Both the line containing "const brush = new THREE.Group();" and the line containing "shown = obj.evaluated_get(depsgraph)" are to be reproduced exactly, along with every line between them, and nothing more.

- [SOURCE EXCERPT]:
****************************************
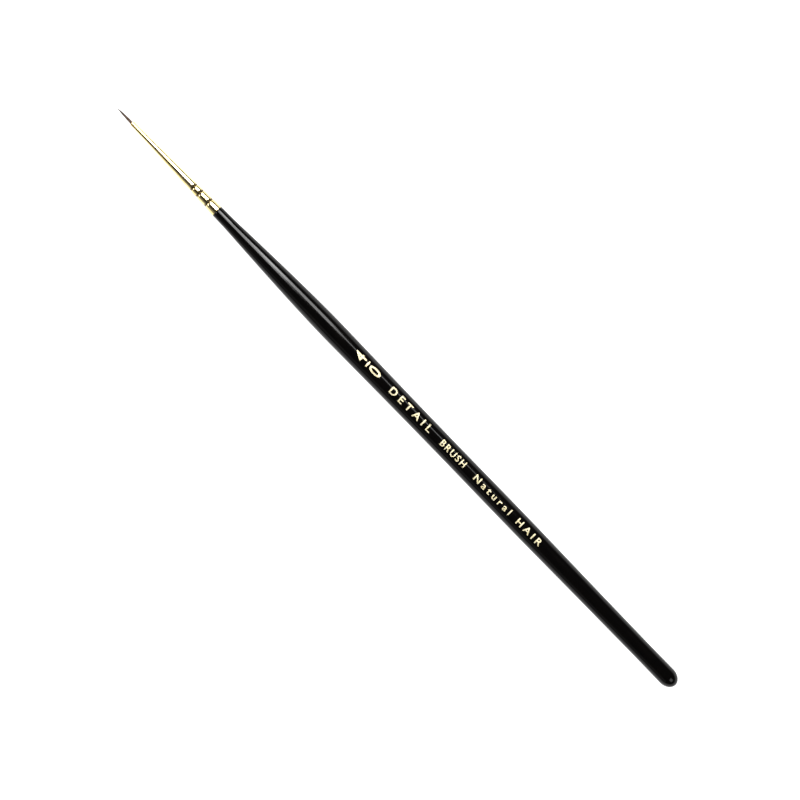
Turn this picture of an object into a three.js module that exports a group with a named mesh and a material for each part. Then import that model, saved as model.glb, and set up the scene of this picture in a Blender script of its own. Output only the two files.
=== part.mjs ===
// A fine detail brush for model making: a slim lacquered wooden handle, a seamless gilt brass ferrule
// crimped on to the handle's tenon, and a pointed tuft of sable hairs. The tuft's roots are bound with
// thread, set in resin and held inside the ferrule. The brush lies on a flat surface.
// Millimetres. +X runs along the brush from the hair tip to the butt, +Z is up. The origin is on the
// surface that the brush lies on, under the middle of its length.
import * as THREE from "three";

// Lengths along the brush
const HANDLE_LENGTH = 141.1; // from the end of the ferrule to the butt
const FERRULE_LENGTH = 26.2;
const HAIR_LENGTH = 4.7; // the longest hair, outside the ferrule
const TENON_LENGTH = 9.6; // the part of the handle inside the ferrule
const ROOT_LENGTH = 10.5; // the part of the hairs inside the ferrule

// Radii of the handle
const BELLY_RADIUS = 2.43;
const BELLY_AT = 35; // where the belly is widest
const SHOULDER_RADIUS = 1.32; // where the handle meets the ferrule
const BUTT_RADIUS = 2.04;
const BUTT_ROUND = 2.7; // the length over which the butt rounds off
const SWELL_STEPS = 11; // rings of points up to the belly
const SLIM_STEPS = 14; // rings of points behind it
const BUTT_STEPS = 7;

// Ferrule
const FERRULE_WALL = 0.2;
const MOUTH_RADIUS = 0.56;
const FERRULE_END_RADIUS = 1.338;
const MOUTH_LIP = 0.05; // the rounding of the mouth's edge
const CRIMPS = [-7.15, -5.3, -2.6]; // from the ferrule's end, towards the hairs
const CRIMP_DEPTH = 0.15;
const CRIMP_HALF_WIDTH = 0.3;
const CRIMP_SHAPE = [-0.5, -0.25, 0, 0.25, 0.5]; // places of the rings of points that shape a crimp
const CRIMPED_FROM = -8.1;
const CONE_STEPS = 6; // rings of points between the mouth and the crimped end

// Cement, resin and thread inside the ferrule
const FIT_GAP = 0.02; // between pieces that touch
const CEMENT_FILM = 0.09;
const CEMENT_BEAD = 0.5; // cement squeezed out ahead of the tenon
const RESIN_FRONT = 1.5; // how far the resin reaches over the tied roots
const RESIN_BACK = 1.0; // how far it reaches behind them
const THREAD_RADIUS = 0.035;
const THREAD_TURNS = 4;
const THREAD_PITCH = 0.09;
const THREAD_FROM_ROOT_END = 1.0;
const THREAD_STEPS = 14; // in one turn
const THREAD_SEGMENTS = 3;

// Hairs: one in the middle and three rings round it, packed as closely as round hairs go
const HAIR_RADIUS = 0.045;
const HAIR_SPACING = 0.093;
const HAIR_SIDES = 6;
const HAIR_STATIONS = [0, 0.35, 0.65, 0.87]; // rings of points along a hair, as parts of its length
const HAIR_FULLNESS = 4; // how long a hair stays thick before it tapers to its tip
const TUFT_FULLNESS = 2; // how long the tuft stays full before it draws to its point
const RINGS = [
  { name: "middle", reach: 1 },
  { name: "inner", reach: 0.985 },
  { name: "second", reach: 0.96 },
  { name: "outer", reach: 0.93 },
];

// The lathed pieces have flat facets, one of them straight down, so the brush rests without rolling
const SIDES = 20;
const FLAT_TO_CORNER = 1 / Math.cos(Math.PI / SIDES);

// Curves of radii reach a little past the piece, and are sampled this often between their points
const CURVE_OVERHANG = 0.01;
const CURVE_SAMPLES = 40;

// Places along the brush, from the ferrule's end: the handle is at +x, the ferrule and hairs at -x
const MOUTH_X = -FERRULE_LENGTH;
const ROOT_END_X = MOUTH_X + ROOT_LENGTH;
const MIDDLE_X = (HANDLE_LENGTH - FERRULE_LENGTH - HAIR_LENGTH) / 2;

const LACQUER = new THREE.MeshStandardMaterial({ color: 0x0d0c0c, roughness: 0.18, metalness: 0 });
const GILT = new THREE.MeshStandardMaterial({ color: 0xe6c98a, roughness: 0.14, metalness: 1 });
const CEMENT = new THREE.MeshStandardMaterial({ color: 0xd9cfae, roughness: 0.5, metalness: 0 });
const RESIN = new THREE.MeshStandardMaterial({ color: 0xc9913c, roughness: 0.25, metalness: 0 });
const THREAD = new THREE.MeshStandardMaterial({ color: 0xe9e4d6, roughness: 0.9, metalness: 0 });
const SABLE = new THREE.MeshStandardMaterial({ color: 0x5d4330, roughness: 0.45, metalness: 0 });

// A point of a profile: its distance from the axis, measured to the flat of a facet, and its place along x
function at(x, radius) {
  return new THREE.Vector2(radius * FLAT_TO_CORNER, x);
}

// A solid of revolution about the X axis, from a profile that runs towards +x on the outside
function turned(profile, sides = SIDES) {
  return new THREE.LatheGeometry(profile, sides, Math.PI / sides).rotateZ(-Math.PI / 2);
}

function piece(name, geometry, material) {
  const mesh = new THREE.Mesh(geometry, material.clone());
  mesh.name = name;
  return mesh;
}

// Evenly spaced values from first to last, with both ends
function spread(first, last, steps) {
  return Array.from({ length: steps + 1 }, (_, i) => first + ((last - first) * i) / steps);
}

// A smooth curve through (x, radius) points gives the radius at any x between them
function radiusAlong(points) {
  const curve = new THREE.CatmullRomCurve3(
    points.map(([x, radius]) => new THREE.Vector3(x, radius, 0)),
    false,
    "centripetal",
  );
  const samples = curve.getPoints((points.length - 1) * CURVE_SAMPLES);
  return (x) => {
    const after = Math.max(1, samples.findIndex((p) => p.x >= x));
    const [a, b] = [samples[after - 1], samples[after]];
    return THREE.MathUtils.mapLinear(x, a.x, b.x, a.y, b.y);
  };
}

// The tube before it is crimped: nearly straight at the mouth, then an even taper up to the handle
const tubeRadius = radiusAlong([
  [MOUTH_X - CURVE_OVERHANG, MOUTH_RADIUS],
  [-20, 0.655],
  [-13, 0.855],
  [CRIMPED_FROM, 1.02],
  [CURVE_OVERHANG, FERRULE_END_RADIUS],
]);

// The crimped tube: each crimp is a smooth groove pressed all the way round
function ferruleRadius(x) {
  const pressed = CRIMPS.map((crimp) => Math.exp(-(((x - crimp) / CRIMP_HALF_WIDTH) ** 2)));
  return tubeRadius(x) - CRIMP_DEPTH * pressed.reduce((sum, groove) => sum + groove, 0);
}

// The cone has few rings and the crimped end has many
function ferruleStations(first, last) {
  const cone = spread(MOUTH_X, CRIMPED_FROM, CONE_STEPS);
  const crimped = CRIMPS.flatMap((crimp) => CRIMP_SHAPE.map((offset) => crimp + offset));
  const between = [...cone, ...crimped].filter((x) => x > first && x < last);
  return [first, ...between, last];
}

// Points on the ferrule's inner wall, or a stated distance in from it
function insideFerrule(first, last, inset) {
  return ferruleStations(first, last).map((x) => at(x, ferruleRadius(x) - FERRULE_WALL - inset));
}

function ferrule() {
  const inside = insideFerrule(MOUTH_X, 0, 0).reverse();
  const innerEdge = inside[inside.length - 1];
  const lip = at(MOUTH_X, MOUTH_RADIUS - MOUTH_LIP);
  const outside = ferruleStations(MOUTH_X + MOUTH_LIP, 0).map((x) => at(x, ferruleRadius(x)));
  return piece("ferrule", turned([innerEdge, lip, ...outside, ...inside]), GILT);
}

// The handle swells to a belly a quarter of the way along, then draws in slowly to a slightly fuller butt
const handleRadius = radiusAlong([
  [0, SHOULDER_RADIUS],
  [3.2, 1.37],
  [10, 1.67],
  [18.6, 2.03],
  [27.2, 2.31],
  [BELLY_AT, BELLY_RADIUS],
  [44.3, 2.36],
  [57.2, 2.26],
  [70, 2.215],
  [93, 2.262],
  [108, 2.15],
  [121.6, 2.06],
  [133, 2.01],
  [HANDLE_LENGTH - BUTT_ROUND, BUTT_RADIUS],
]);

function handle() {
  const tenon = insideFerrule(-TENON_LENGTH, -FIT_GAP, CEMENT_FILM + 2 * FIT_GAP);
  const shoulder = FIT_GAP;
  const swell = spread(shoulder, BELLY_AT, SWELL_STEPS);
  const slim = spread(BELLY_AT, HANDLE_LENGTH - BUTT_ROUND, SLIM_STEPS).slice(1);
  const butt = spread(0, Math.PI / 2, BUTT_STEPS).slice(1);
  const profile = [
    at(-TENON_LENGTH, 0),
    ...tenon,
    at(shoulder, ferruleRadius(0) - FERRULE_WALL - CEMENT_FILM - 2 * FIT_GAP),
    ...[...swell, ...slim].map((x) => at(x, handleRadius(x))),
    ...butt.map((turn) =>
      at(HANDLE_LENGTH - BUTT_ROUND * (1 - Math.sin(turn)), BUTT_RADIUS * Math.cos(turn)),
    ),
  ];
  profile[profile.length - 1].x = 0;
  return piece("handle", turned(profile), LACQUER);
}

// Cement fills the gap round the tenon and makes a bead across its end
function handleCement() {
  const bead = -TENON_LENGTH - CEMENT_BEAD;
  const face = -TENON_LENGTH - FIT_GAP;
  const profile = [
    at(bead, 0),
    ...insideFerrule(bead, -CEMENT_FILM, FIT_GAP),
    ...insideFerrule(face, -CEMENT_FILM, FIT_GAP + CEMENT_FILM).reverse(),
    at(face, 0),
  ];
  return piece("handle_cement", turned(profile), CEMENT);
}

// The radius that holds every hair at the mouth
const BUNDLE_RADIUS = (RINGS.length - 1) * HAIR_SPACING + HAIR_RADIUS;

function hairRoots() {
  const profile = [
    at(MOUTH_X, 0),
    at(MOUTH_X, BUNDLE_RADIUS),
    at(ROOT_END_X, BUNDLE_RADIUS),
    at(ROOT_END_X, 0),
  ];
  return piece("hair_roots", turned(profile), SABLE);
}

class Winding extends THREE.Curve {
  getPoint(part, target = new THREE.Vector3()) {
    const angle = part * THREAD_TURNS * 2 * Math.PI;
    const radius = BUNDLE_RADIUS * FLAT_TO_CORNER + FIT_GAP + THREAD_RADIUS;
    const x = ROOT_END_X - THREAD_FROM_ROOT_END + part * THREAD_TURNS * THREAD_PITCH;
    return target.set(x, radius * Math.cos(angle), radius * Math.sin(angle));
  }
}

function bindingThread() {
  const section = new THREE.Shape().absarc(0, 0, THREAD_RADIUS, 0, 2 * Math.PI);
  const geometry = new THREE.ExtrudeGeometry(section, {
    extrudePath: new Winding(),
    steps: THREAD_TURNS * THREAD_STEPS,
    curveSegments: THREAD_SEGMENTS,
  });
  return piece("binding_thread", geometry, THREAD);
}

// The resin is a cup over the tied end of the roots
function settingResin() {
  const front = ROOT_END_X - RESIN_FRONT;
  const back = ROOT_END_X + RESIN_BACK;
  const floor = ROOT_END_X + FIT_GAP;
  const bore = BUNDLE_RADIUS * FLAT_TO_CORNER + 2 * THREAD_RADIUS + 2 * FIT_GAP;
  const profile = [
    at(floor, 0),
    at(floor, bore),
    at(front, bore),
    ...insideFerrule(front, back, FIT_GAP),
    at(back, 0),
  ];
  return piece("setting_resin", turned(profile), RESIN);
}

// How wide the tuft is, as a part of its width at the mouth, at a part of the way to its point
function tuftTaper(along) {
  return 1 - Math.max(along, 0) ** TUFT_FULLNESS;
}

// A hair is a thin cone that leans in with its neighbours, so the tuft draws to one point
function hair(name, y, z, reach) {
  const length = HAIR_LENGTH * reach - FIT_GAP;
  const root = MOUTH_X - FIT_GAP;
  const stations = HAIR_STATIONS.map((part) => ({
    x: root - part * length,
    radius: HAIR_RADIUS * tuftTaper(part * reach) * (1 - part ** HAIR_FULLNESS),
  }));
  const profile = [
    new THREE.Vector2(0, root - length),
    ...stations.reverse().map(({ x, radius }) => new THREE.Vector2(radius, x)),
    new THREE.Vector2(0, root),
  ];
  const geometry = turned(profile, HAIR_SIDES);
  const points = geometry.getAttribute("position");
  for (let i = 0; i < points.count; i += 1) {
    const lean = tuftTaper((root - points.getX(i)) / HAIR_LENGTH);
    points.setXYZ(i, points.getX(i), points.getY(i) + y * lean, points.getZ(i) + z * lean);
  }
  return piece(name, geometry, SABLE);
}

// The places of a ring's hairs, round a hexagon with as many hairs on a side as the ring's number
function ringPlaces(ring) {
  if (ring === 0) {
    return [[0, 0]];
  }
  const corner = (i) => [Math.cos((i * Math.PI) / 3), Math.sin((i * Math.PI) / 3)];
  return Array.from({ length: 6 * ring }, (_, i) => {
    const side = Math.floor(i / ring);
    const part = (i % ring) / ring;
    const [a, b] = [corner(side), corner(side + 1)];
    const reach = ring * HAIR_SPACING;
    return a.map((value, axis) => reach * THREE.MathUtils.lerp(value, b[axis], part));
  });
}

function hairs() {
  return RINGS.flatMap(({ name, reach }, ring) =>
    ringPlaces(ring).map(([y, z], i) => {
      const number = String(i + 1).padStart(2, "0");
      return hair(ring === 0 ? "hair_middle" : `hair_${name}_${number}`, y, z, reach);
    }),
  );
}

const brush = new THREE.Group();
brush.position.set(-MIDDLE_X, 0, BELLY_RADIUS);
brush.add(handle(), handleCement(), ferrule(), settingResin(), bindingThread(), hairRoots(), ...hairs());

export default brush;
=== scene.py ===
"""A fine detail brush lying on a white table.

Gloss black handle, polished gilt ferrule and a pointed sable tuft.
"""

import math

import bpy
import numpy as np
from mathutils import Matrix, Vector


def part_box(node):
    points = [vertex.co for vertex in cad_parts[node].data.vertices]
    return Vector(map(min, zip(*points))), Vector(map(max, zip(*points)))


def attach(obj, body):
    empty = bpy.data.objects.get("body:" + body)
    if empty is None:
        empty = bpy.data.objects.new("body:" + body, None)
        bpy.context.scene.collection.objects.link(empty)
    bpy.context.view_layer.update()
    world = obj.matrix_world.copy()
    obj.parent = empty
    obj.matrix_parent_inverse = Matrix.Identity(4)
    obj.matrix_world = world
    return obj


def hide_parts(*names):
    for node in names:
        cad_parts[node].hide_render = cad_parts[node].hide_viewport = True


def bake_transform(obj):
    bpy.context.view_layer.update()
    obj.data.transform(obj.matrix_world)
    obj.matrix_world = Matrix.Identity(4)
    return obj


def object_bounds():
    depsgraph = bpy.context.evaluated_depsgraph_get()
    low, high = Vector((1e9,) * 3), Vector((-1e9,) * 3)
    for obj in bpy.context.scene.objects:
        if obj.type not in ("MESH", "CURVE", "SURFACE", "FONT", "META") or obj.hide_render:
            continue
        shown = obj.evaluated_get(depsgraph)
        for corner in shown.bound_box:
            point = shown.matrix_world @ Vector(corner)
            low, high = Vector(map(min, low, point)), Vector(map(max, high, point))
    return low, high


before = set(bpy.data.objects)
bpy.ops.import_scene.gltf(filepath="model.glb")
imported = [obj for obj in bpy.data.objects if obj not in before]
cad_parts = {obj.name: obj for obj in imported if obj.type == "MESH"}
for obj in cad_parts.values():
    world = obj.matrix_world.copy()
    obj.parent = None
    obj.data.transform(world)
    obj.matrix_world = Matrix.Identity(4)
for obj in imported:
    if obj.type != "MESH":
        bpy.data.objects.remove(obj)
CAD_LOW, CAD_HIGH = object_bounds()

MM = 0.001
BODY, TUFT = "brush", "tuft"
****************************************
- [RESPONSE TO THIS TASK]:
const brush = new THREE.Group();
brush.position.set(-MIDDLE_X, 0, BELLY_RADIUS);
brush.add(handle(), handleCement(), ferrule(), settingResin(), bindingThread(), hairRoots(), ...hairs());

export default brush;
=== scene.py ===
"""A fine detail brush lying on a white table.

Gloss black handle, polished gilt ferrule and a pointed sable tuft.
"""

import math

import bpy
import numpy as np
from mathutils import Matrix, Vector


def part_box(node):
    points = [vertex.co for vertex in cad_parts[node].data.vertices]
    return Vector(map(min, zip(*points))), Vector(map(max, zip(*points)))


def attach(obj, body):
    empty = bpy.data.objects.get("body:" + body)
    if empty is None:
        empty = bpy.data.objects.new("body:" + body, None)
        bpy.context.scene.collection.objects.link(empty)
    bpy.context.view_layer.update()
    world = obj.matrix_world.copy()
    obj.parent = empty
    obj.matrix_parent_inverse = Matrix.Identity(4)
    obj.matrix_world = world
    return obj


def hide_parts(*names):
    for node in names:
        cad_parts[node].hide_render = cad_parts[node].hide_viewport = True


def bake_transform(obj):
    bpy.context.view_layer.update()
    obj.data.transform(obj.matrix_world)
    obj.matrix_world = Matrix.Identity(4)
    return obj


def object_bounds():
    depsgraph = bpy.context.evaluated_depsgraph_get()
    low, high = Vector((1e9,) * 3), Vector((-1e9,) * 3)
    for obj in bpy.context.scene.objects:
        if obj.type not in ("MESH", "CURVE", "SURFACE", "FONT", "META") or obj.hide_render:
            continue
        shown = obj.evaluated_get(depsgraph)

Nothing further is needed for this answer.